Install R system-wide (in case you don't have it yet)

# macOS (using Homebrew):
brew install r

# Ubuntu/Debian:
sudo apt-get update
sudo apt-get install r-base

# CentOS/RHEL:
sudo yum install R

Install within Conda (Recommended if using Conda)

If you are using the provided environment, R and all dependencies are already included. Otherwise, you can add them manually:

conda install -c conda-forge r-base r-dplyr r-tidyr r-pheatmap r-rcolorbrewer
conda install -c bioconda bioconductor-complexheatmap

Note: The script is optimized for R 4.0 or later.


System Requirements

Core Dependencies (Required)

  • NCBI BLAST+ (version 2.12.0 or later)
  • Python 3.7+
    • Pandas
    • Biopython

Optional Dependencies

  • Git (optional, for cloning/downloading the repository)
  • Mamba (optional but highly recommended, for faster conda package installation)
  • Matplotlib (optional, for visualization)
  • Seaborn (optional, for visualization)
  • Krona Tools (optional, for interactive charts) - Install from Krona GitHub
  • VFDB Database - Download from VFDB Official Site
  • R (version 4.0+, optional, for advanced heatmap generation)
    • ComplexHeatmap (Bioconductor package, handles automated install if R is present)

Important Notes

  • Krona is optional - the script will work without it, but won't generate interactive HTML charts
  • If Krona is not installed, the script will gracefully skip HTML generation with a warning
  • Matplotlib/Seaborn are optional - the script will work without them, but won't generate summary plots

Database Setup

Important information:

The VFDB data is freely available under the Creative Commons Attribution-NonCommercial (CC BY-NC) license version 4.0 for personal and public non-commercial, research or academic use by individuals at academic, government or non-profit institutions. Users intending to use VFDB data for commercial purposes should contact the authors directly.

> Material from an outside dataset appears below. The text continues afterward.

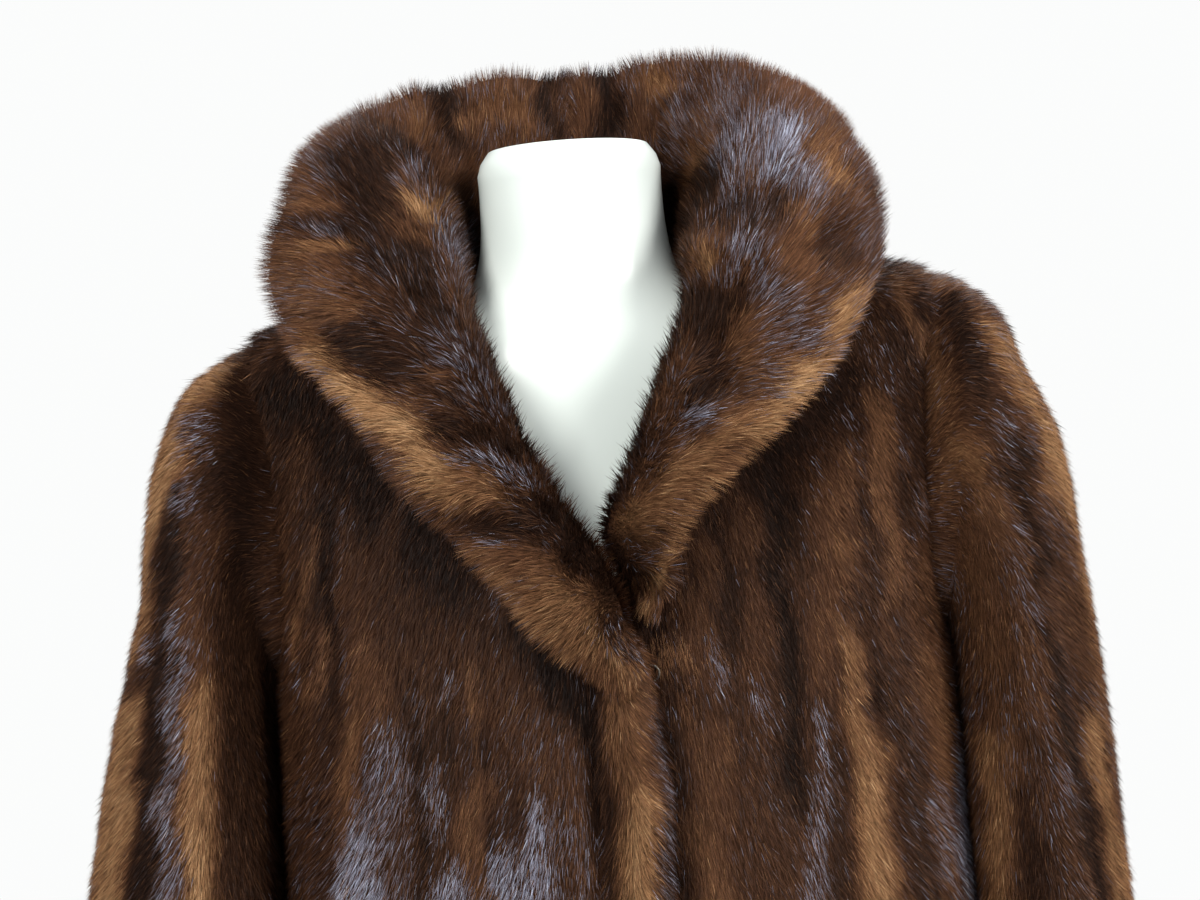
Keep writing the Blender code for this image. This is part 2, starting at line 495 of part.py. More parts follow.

For more information, visit: https://www.mgc.ac.cn/VFs/

Option 1: Automated VFDB Download Script (Recommended)

Use the enhanced download script with intelligent database management; note that the VFDB webpage may change, so the script may need to be updated.

# enter the directory
cd VF_classifier

# Download and create BLAST database with version checking
./VF_classifier.v0.1.0.py --setup

# To force an update even if up to date:
./VF_classifier.v0.1.0.py --setup --force

Features of the enhanced script:

  • Version comparison between existing and new databases
  • Confirmation prompts to prevent accidental overwrites
  • Comprehensive metadata file creation

Option 2: Manual Download

Download the VFDB dataset from the official repository (Approx. 10 MB). The database is updated regularly, so it's recommended to download the latest version.

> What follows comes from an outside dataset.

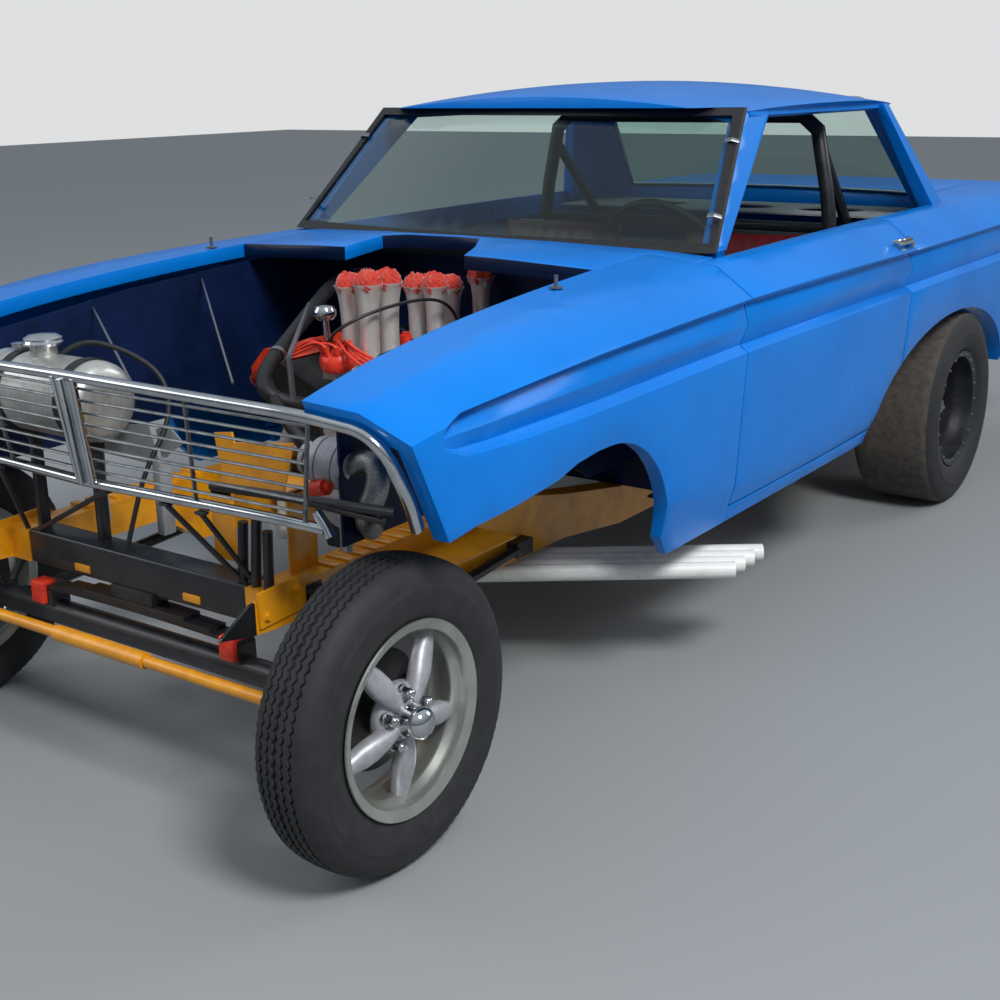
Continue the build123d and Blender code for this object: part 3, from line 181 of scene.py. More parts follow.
def second_colour(material, code, output, axis, edge):
    """Paint another colour where a position in metres, or a face direction, is below an edge on one axis."""
    tree = material.node_tree
    shader = tree.nodes["Principled BSDF"]
    place = node(tree, "ShaderNodeTexCoord")
    parts = node(tree, "ShaderNodeSeparateXYZ", {}, {"Vector": place.outputs[output]})
    step = node(tree, "ShaderNodeMath", {"operation": "LESS_THAN"}, {0: parts.outputs[axis]})
    step.inputs[1].default_value = edge
    mixed = node(tree, "ShaderNodeMix", {"data_type": "RGBA"}, {0: step.outputs["Value"]})
    tree.links.new(shader.inputs["Base Color"].links[0].from_socket, mixed.inputs[6])
    mixed.inputs[7].default_value = linear(code)
    tree.links.new(mixed.outputs[2], shader.inputs["Base Color"])


def make_materials():
    """Every finish of the car, by its plain name."""
    made = {}

    def keep(key, *values, **more):
        made[key] = finish(*values, **more)

    # Two-pack gloss enamel, sprayed: a deep even blue under a clear coat with slight orange peel.
    body = {"coat": 0.1, "grain": 4.0, "depth": 0.012, "tint": "006FC8", "patch": 420.0, "gloss": 0.16}
    keep("blue", "body_enamel", BLUE, 0.3, **body)
    # The same enamel, with painted shade: the faces that look forward into the engine bay take the dark bay colour.
    keep("cowl", "cowl_enamel", BLUE, 0.3, **body)
    second_colour(made["cowl"], BAY_SHADE, "Normal", 1, -0.6)
    # The same blue in the bays, seen in shade and dusty.
    keep("bay", "bay_enamel", BAY_SHADE, 0.5, gloss=0.2, grain=2.0, tint="0B1F48", patch=160.0)
    # Brushed-on gloss enamel over plate steel: warm orange, darker where oil lies.
    chassis = {"coat": 0.3, "grain": 3.0, "depth": 0.03, "tint": "C07A0C", "patch": 90.0, "share": 0.56}
    keep("orange", "chassis_enamel", ORANGE, 0.36, **chassis)
    # The same enamel on the rails, black on the plates ahead of the beam.
    keep("frame", "frame_enamel", ORANGE, 0.36, **chassis)
    second_colour(made["frame"], BLACK, "Object", 1, FRAME_BLACK_Y)
    # Satin chassis black over steel, greyed by dust.
    keep("black", "satin_black_enamel", BLACK, 0.42, coat=0.15, grain=1.5, depth=0.03, tint="24262A", patch=50.0)
    # Tyre rubber: matt near-black, faintly brown with dust.
    keep("tyre", "tyre_rubber", "1B1C1E", 0.72, grain=1.2, depth=0.06, tint="26272A", patch=35.0)
    # Soft slick compound, scuffed grey-brown by the strip.
    keep("slick", "scuffed_slick_rubber", "514B45", 0.9, grain=2.5, depth=0.25, tint="3A3632", patch=24.0)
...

# Download core dataset (Set B - nucleotide sequences)
wget https://www.mgc.ac.cn/VFs/Down/VFDB_setB_nt.fas.gz
gunzip VFDB_setB_nt.fas.gz

Create BLAST Database

Once you have the VFDB FASTA file, create a BLAST database:

makeblastdb -in VFDB_setB_nt.fas -dbtype nucl -out VFDB_db
# Move database files to a dedicated directory
mkdir -p database
mv VFDB_db* database/
mv VFDB_setB_nt.fas database/

Important: Keep the VFDB_setB_nt.fas file in the same directory as your BLAST database files. The script will automatically detect it, or you can specify its location with the -v parameter. You can put the database in any path you prefer, but make sure to update the path in the script accordingly.


Verification

After installation, verify everything is working:

# Check BLAST installation
blastn -version

# Check Python packages
python -c "import pandas, biopython; print('Python packages OK')"

# Check optional packages
python -c "import matplotlib, seaborn; print('Visualization packages OK')"

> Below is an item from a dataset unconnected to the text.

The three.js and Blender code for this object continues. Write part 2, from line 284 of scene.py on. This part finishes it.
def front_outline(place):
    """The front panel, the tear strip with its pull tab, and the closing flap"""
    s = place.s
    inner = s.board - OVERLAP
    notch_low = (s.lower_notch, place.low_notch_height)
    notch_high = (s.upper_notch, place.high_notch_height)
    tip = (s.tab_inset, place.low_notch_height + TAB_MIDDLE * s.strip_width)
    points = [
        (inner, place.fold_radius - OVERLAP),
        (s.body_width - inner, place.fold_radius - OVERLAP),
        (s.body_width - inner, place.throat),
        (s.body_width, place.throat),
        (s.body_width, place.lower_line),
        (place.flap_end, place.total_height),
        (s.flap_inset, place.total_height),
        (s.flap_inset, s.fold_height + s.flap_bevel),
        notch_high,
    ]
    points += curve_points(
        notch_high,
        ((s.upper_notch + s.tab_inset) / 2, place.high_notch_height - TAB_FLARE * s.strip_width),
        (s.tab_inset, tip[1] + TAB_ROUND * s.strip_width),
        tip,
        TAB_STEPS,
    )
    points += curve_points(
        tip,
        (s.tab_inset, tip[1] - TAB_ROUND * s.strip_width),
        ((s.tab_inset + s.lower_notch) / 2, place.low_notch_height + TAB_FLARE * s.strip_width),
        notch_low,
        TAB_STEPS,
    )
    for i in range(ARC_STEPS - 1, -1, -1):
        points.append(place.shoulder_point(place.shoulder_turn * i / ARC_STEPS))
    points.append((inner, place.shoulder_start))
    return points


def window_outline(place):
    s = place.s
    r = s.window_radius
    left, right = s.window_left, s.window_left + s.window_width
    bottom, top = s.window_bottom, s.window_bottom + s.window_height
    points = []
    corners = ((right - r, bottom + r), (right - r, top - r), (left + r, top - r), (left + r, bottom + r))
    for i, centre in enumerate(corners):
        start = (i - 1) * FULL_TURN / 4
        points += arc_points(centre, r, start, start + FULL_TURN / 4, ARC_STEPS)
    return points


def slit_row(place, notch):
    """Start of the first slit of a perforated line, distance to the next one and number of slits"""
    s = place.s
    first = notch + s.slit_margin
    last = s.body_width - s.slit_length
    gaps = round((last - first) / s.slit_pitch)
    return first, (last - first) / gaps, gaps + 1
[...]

# Check Krona (if installed)
ktImportText --help

# Check script
python VF_classifier.v0.1.0.py -h

# Check R and ComplexHeatmap (if R is installed)
Rscript -e "if (!require('ComplexHeatmap', quietly=TRUE)) { print('ComplexHeatmap not found, will be installed on first run') } else { print('ComplexHeatmap OK') }"

Troubleshooting

R Package Version Mismatches

If you see an error stating a package was "installed before R 4.0.0", it means R is finding an old, incompatible binary in your system or cache.

Solution: The "Clean Start" If the standard installation fails with library errors, follow these steps to clear the cache and start fresh:

# Deactivate and remove the environment
conda deactivate
conda env remove -n VF_classifier

# CLEAR CACHE (The Nuclear Option)
# This ensures no broken binaries are reused
conda clean --all

# Re-create environment
mamba env create -f environment.yml

Dependency Conflicts

If conda or mamba fails to solve the environment, try updating the solver first:

conda update -n base conda
# or if using mamba
mamba update -n base mamba

Shadowing Libraries

Sometimes R finds packages in your personal folder (~/R/...) instead of the Conda environment. To see which paths R is searching, run:

conda activate VF_classifier
Rscript -e ".libPaths()"

If you see paths outside of your conda environment appearing first, you may need to temporarily rename those folders during analysis.